> [DIRECTIVE]
Only the lines from the line that has "# Carry strap" through the line that has "obj.data.transform(obj.matrix_world)" should be reproduced, exactly and with both ends kept.

> [SOURCE MATERIAL]
## Begin

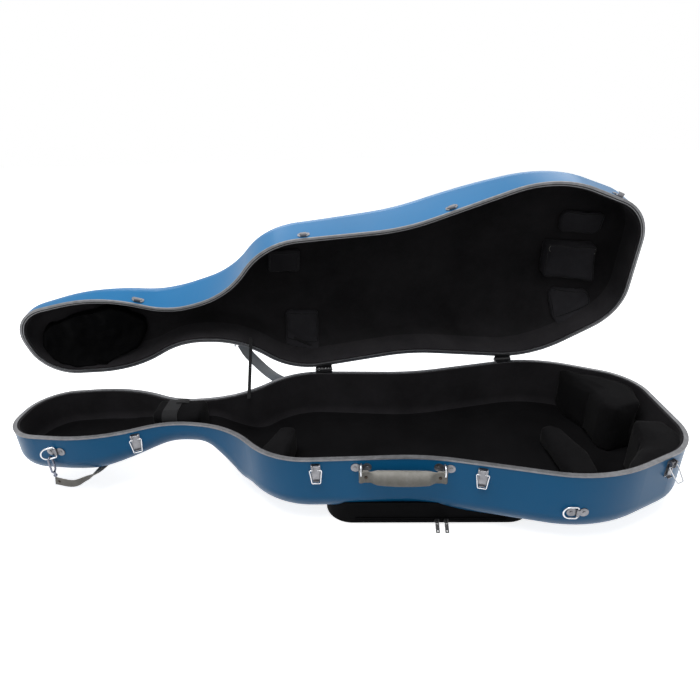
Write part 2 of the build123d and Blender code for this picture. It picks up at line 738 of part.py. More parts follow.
def save(name, solids, opened=False):
    """Writes a node standing on the ground, a lid piece turned open."""
    shape = Compound(children=list(solids)) if isinstance(solids, (list, tuple)) else solids
    if opened:
        shape = shape.rotate(hinge_axis, -LID_ANGLE)
    export_step(Pos(0, 0, RIM_Z) * shape, f"parts/{name}.step")


os.makedirs("parts", exist_ok=True)
lining_face = SHELL_WALL + SEAT_GAP + LINING
lid_rim_top = PARTING_GAP + LID_RIM_TOP
base_outer = base_form(0)
lid_outer = lid_form(0)

# Places of the hardware on the walls.
latch_frames = [wall_frame(x, -1) for x in LATCH_X]
plate_frames = [
    wall_frame(LOWER_RING_X, -1, LOWER_RING_Z),
    wall_frame(LOWER_RING_X, 1, LOWER_RING_Z),
    wall_frame(HEAD_RING_X, -1, HEAD_RING_Z),
    wall_frame(HEAD_RING_X, 1, HEAD_RING_Z),
]
handle_plate_frames = [wall_frame(x, -1, HANDLE_Z) for x in HANDLE_RING_X]
lid_ring_frame = wall_frame(LID_RING_X, 1, LID_RING_Z)
base_rivet_spots = [(frame, 0, y) for frame in latch_frames for y in LATCH_RIVET_Y]
for x in (-RIVET_X, RIVET_X):
    base_rivet_spots += [(frame, x, 0) for frame in plate_frames + handle_plate_frames]
lid_rivet_spots = [(lid_ring_frame, x, 0) for x in (-RIVET_X, RIVET_X)]
for x in (-CATCH_RIVET_X, CATCH_RIVET_X):
    lid_rivet_spots += [(frame, x, CATCH_RIVET_Y) for frame in latch_frames]
hinge_frames = [hinge_frame(x) for x in HINGE_X]

# Shells and linings.
base_holes = [frame * rivet_hole(x, y) for frame, x, y in base_rivet_spots]
lid_holes = [frame * rivet_hole(x, y) for frame, x, y in lid_rivet_spots]
base_shell = (base_outer & slab(-REACH, -RIM_TOP - SEAT_GAP)) - base_form(SHELL_WALL) - base_holes
lid_shell = (lid_outer & slab(lid_rim_top + SEAT_GAP, REACH)) - lid_form(SHELL_WALL) - lid_holes
base_cavity = base_form(lining_face)
base_lining = (base_form(SHELL_WALL + SEAT_GAP) & slab(-REACH, -RIM_TOP - SEAT_GAP)) - base_cavity
base_wall_lining = base_lining & above_base_profile(lining_face + BASE_SEAM)
base_floor_lining = base_lining - above_base_profile(lining_face + BASE_SEAM - SEAT_GAP)
lid_cavity = lid_form(lining_face)
lid_lining = (lid_form(SHELL_WALL + SEAT_GAP) & slab(lid_rim_top + SEAT_GAP, REACH)) - lid_cavity
save("base_shell", base_shell)
save("lid_shell", lid_shell, True)
save("base_wall_lining", base_wall_lining)
save("base_floor_lining", base_floor_lining)
save("lid_wall_lining", lid_lining & slab(0, LID_SEAM_Z), True)
save("lid_floor_lining", lid_lining & slab(LID_SEAM_Z + SEAT_GAP, REACH), True)

# Rims, gasket and hinges.
base_rim = band(-RIM_PROUD, RIM_WIDTH, -RIM_TOP, 0)
base_rim += band(-RIM_PROUD, -SEAT_GAP, -RIM_LEG, -RIM_TOP)
lid_rim = band(-RIM_PROUD, RIM_WIDTH, PARTING_GAP, lid_rim_top)
lid_rim += band(-RIM_PROUD, -SEAT_GAP, lid_rim_top, RIM_LEG + PARTING_GAP)
groove_edge = GASKET_FROM + GASKET_WIDTH
lid_rim -= band(GASKET_FROM, groove_edge, 0, PARTING_GAP + GASKET_DEPTH)
gasket_top = PARTING_GAP + GASKET_DEPTH - SEAT_GAP
gasket = band(GASKET_FROM + SEAT_GAP, groove_edge - SEAT_GAP, PARTING_GAP / 2, gasket_top)
within_rim = extrude(outline(RIM_WIDTH), amount=REACH, both=True)
within_groove = extrude(outline(GASKET_FROM - GROOVE_WALL), amount=REACH, both=True)
base_leaf_low = -LEAF - SEAT_GAP
lid_leaf_low = PARTING_GAP + SEAT_GAP
base_leaf = leaf(base_leaf_low, -SEAT_GAP, True)
lid_leaf = leaf(lid_leaf_low, lid_leaf_low + LEAF, False)
base_leaf_recess = leaf_recess(base_leaf_low - SEAT_GAP, PARTING_GAP / 2)
lid_leaf_recess = leaf_recess(0, lid_leaf_low + LEAF + SEAT_GAP)
save("base_rim", base_rim - [frame * base_leaf_recess for frame in hinge_frames])
save("lid_rim", lid_rim - [frame * lid_leaf_recess - within_groove for frame in hinge_frames], True)
save("rim_gasket", gasket, True)
save("hinge_base_leaves", [frame * base_leaf - within_rim for frame in hinge_frames])
save("hinge_lid_leaves", [frame * lid_leaf - within_groove for frame in hinge_frames], True)
save("hinge_pins", [frame * hinge_pin() for frame in hinge_frames])

# Latches, catches, ring plates and rivets.
save("latch_plates", [frame * latch_plate() - base_outer for frame in latch_frames])
save("latch_pins", [frame * latch_pin() for frame in latch_frames])
save("latch_catches", [frame * catch() - lid_outer for frame in latch_frames], True)
for number, (frame, lean) in enumerate(zip(latch_frames, BAIL_LEANS), 1):
    save(f"latch_lever_{number}", frame * latch_lever())
    save(f"latch_bail_{number}", frame * bail(lean))
save("handle_plates", [frame * ring_plate() - base_outer for frame in handle_plate_frames])
save("strap_ring_plates", [frame * ring_plate() - base_outer for frame in plate_frames])
save("lid_ring_plate", lid_ring_frame * ring_plate() - lid_outer, True)
save("base_rivets", [frame * rivet(x, y) for frame, x, y in base_rivet_spots])
save("lid_rivets", [frame * rivet(x, y) for frame, x, y in lid_rivet_spots], True)

# Rings and handle.
toward_head = ring(RING_HALF, RING_REACH, RING_CORNER, 0)
toward_end = Rot(0, 0, 180) * toward_head
save("ring_lower_front", plate_frames[0] * toward_head)
save("ring_lower_back", plate_frames[1] * toward_end)
lifted = ring(RING_HALF, RING_REACH, RING_CORNER, HEAD_RING_LIFT)
lifted_back = Rot(0, 0, 180) * lifted
save("head_rings", [plate_frames[2] * lifted, plate_frames[3] * lifted_back])
hanging = ring(RING_HALF, RING_REACH, RING_CORNER, 90)
save("strap_ring_lid", lid_ring_frame * hanging, True)
grip_frame, half_span = handle_frame()
save("handle_rings", [grip_frame * handle_ring(x) for x in (-half_span, half_span)])
save("handle_grip", grip_frame * handle_grip(half_span))
save("handle_rivets", [grip_frame * handle_rivet(x, half_span, 0) for x in (-half_span, half_span)])

# Foam blocks and pads in the base, and the neck rest with its band.
seat = base_form(lining_face + SOFT_GAP)
save("side_block_hinge", foam(HINGE_BLOCK, BLOCK_TOP) & seat)
save("side_block_latch", foam(LATCH_BLOCK, BLOCK_TOP) & seat)
save("curved_pad", foam(CURVED_PAD, CURVED_PAD_TOP) & seat)
save("upper_bout_pad", foam(UPPER_BOUT_PAD, UPPER_BOUT_PAD_TOP) & seat)
neck_rest = neck_wrap(NECK_REST_FROM, NECK_REST_TO, 0)
neck_rest = fillet(neck_rest.edges().filter_by(Axis.Y).group_by(Axis.Z)[-1], FOAM_EDGE)
under_band = SEAT_GAP + NECK_BAND_SHEET
neck_band = neck_wrap(NECK_BAND_FROM, NECK_BAND_TO, under_band)
neck_band -= neck_wrap(NECK_BAND_FROM - under_band, NECK_BAND_TO + under_band, SEAT_GAP)
rest_walls = extrude(outline(lining_face + 2 * SOFT_GAP), amount=REACH, both=True)
rest_space = extrude(Pos(0, 0, -SHELL_ROUND / 4) * Rectangle(2 * REACH, 2 * REACH), amount=SHELL_ROUND)
deep_seat = (seat + rest_space) & rest_walls
save("neck_rest", neck_rest & deep_seat)
save("neck_rest_band", neck_band & deep_seat)

# Pockets, bow clips, pouch and bag on the lid's crown.
crown = lid_form(lining_face + SOFT_GAP)
bow_clips = [crown_piece(crown, corners, BOW_CLIP_ROUND, BOW_CLIP_DEPTH) for corners in BOW_CLIPS]
bow_pockets = [crown_piece(crown, corners, BOW_POCKET_ROUND, BOW_POCKET_DEPTH) for corners in BOW_POCKETS]
save("bow_clips", bow_clips, True)
save("bow_pockets", bow_pockets, True)
save("rosin_pouch", crown_piece(crown, ROSIN_POUCH, ROSIN_POUCH_ROUND, ROSIN_POUCH_DEPTH), True)
save("accessory_bag", crown_piece(crown, ACCESSORY_BAG, ACCESSORY_BAG_ROUND, ACCESSORY_BAG_DEPTH), True)

# Music pouch under the base, its zip, sliders and pulls.
pouch = pouch_body(0, -RIM_Z)
pouch = chamfer(pouch.edges().group_by(Axis.Z)[0], POUCH_EDGE)
pouch -= pouch_body(POUCH_WALL, POUCH_WALL - RIM_Z)
save("music_pouch", pouch - base_form(-SOFT_GAP))
zip_low = ZIP_Z - ZIP_TAPE / 2
zip_high = ZIP_Z + ZIP_TAPE / 2
zip_y = -POUCH_HALF - COIL_OUT
tape_y = -POUCH_HALF - SEAT_GAP
zip_middle = (ZIP_FROM_X + ZIP_TO_X) / 2
zip_strip = block(ZIP_FROM_X, ZIP_TO_X, zip_y, tape_y, zip_low, zip_high)
zip_strip += rod(ZIP_COIL, ZIP_TO_X - ZIP_FROM_X, zip_middle, zip_y, ZIP_Z, (0, 90, 0))
save("pouch_zip", zip_strip - block(ZIP_FROM_X, ZIP_TO_X, tape_y, 0, zip_low, zip_high))
for name, x in zip(("left", "right"), SLIDER_X):
    save(f"zip_slider_{name}", zip_slider(x))
    save(f"zip_pull_{name}", zip_pull(x))

# Stay strap between the rims, pulled tight when the lid is open.
stay_y = abs(wall_y(STAY_X, 1)) - STAY_INSET
stay_foot = Vector(STAY_X, stay_y, -STAY_DROP)
arm = Vector(STAY_X, stay_y, STAY_DROP) - hinge_axis.position
run = arm.rotate(Axis((0, 0, 0), hinge_axis.direction), -LID_ANGLE) + hinge_axis.position - stay_foot
stay_section = Plane(origin=stay_foot, x_dir=(1, 0, 0), z_dir=run) * Rectangle(STAY_WIDTH, STAY_SHEET)
save("stay_strap", extrude(stay_section, amount=run.length))

# Strap slung under the head from ring to ring, with its hooks.
hook_spots = []
for side, frame in zip((-1, 1), plate_frames[2:]):
    lift = math.radians(HEAD_RING_LIFT)
    along = side * RING_REACH / 2 * math.cos(lift)
    out = RING_BARREL_OUT + RING_REACH / 2 * math.sin(lift)
    hook_spots.append(frame.from_local_coords(Vector(along, -RING_HALF, out)))
hook_top = RING_WIRE + HOOK_WIRE + SEAT_GAP
save("head_hooks", [snap_hook(p.X, p.Y, p.Z + hook_top) for p in hook_spots])
p = hook_spots[0]
foot_z = p.Z + hook_top - HOOK_LENGTH - HOOK_SWIVEL - STRAP_HALF
w = STRAP_HALF
low = (
    (p.X - 4, p.Y, foot_z - w),
    (p.X + 30, p.Y, foot_z - w - 6),
    (p.X + 70, p.Y - 1, foot_z - w - 4),
    (p.X + 102, p.Y + 22, -BASE_HEAD_DEPTH - 9),
    (p.X + 112, 0, -BASE_HEAD_DEPTH - 3),
)
high = (
    (p.X - 4, p.Y, foot_z + w),
    (p.X + 30, p.Y, foot_z + w - 6),
    (p.X + 66, p.Y + 4, foot_z + w + 2),
    (p.X + 86, p.Y + 30, -BASE_HEAD_DEPTH - 4),
    (p.X + 92, 0, -BASE_HEAD_DEPTH - 3),
)
save("head_strap", ribbon(both_ways(low), both_ways(high), STRAP_SHEET))

# Carry strap from the lid's ring down behind the case to the lower ring.
route = (
    ((-233, 171, 80), (0.98, 0.2)),
    ((-214, 174, 42), (0.85, 0.5)),
    ((-156, 177, -20), (0.6, 0.8)),
    ((-70, 182, -58), (0.35, 0.94)),
    ((60, 178, -76), (0, 1)),
    ((220, 185, -86), (0, 1)),
    ((340, 214, -88), (0, 1)),
    ((414.5, 227.3, -83), (0, 1)),
)
h = CARRY_HALF
lower = [(x - h * a, y, z - h * b) for (x, y, z), (a, b) in route]
upper = [(x + h * a, y, z + h * b) for (x, y, z), (a, b) in route]
save("carry_strap", ribbon(lower, upper, STRAP_SHEET))
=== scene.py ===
import json
import math
import bpy
import bmesh
from bpy.props import FloatProperty, FloatVectorProperty, IntProperty, PointerProperty
from mathutils import Matrix, Vector, noise
from mathutils.bvhtree import BVHTree


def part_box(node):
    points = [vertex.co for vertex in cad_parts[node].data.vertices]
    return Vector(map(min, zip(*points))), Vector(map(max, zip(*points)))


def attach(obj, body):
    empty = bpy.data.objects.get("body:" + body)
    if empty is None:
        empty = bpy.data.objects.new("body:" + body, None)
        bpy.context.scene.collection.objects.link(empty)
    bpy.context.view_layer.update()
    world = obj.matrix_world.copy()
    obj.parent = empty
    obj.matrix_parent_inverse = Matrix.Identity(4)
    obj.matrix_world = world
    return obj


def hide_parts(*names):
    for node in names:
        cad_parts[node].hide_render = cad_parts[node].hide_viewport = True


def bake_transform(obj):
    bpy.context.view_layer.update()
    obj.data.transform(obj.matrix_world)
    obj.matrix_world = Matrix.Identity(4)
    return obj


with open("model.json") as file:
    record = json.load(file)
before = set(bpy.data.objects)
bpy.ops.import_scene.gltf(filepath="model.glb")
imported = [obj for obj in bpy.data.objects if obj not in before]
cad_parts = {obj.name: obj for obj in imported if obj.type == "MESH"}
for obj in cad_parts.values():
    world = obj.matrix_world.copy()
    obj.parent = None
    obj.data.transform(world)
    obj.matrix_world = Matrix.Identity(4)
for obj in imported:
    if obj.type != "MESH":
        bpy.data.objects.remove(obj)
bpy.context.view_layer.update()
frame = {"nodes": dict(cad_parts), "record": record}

bl_info = {
    "name": "Cello Case",
    "version": (1, 0, 0),
    "blender": (4, 5, 0),
    "location": "View3D > Sidebar > Cello Case",
    "description": "Finishes, soft goods, straps and studio of an open cello case",
    "category": "Object",
}

# The parting plane's height, the hinge axis and the angle of the open lid, as on the metal parts.
RIM_Z = 0.160
HINGE_Y = 0.1906
HINGE_SLANT = math.radians(5.7)
LID_ANGLE = math.radians(75.0)

# Millimetres in a metre.
MILLIMETRES = 1000


def colour(name, description, default):
    """A colour that a user may change, in linear light."""
    return FloatVectorProperty(
        name=name, description=description, default=default, size=3, min=0.0, max=1.0, subtype="COLOR")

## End

> [RESPONSE]
# Carry strap from the lid's ring down behind the case to the lower ring.
route = (
    ((-233, 171, 80), (0.98, 0.2)),
    ((-214, 174, 42), (0.85, 0.5)),
    ((-156, 177, -20), (0.6, 0.8)),
    ((-70, 182, -58), (0.35, 0.94)),
    ((60, 178, -76), (0, 1)),
    ((220, 185, -86), (0, 1)),
    ((340, 214, -88), (0, 1)),
    ((414.5, 227.3, -83), (0, 1)),
)
h = CARRY_HALF
lower = [(x - h * a, y, z - h * b) for (x, y, z), (a, b) in route]
upper = [(x + h * a, y, z + h * b) for (x, y, z), (a, b) in route]
save("carry_strap", ribbon(lower, upper, STRAP_SHEET))
=== scene.py ===
import json
import math
import bpy
import bmesh
from bpy.props import FloatProperty, FloatVectorProperty, IntProperty, PointerProperty
from mathutils import Matrix, Vector, noise
from mathutils.bvhtree import BVHTree


def part_box(node):
    points = [vertex.co for vertex in cad_parts[node].data.vertices]
    return Vector(map(min, zip(*points))), Vector(map(max, zip(*points)))


def attach(obj, body):
    empty = bpy.data.objects.get("body:" + body)
    if empty is None:
        empty = bpy.data.objects.new("body:" + body, None)
        bpy.context.scene.collection.objects.link(empty)
    bpy.context.view_layer.update()
    world = obj.matrix_world.copy()
    obj.parent = empty
    obj.matrix_parent_inverse = Matrix.Identity(4)
    obj.matrix_world = world
    return obj


def hide_parts(*names):
    for node in names:
        cad_parts[node].hide_render = cad_parts[node].hide_viewport = True


def bake_transform(obj):
    bpy.context.view_layer.update()
    obj.data.transform(obj.matrix_world)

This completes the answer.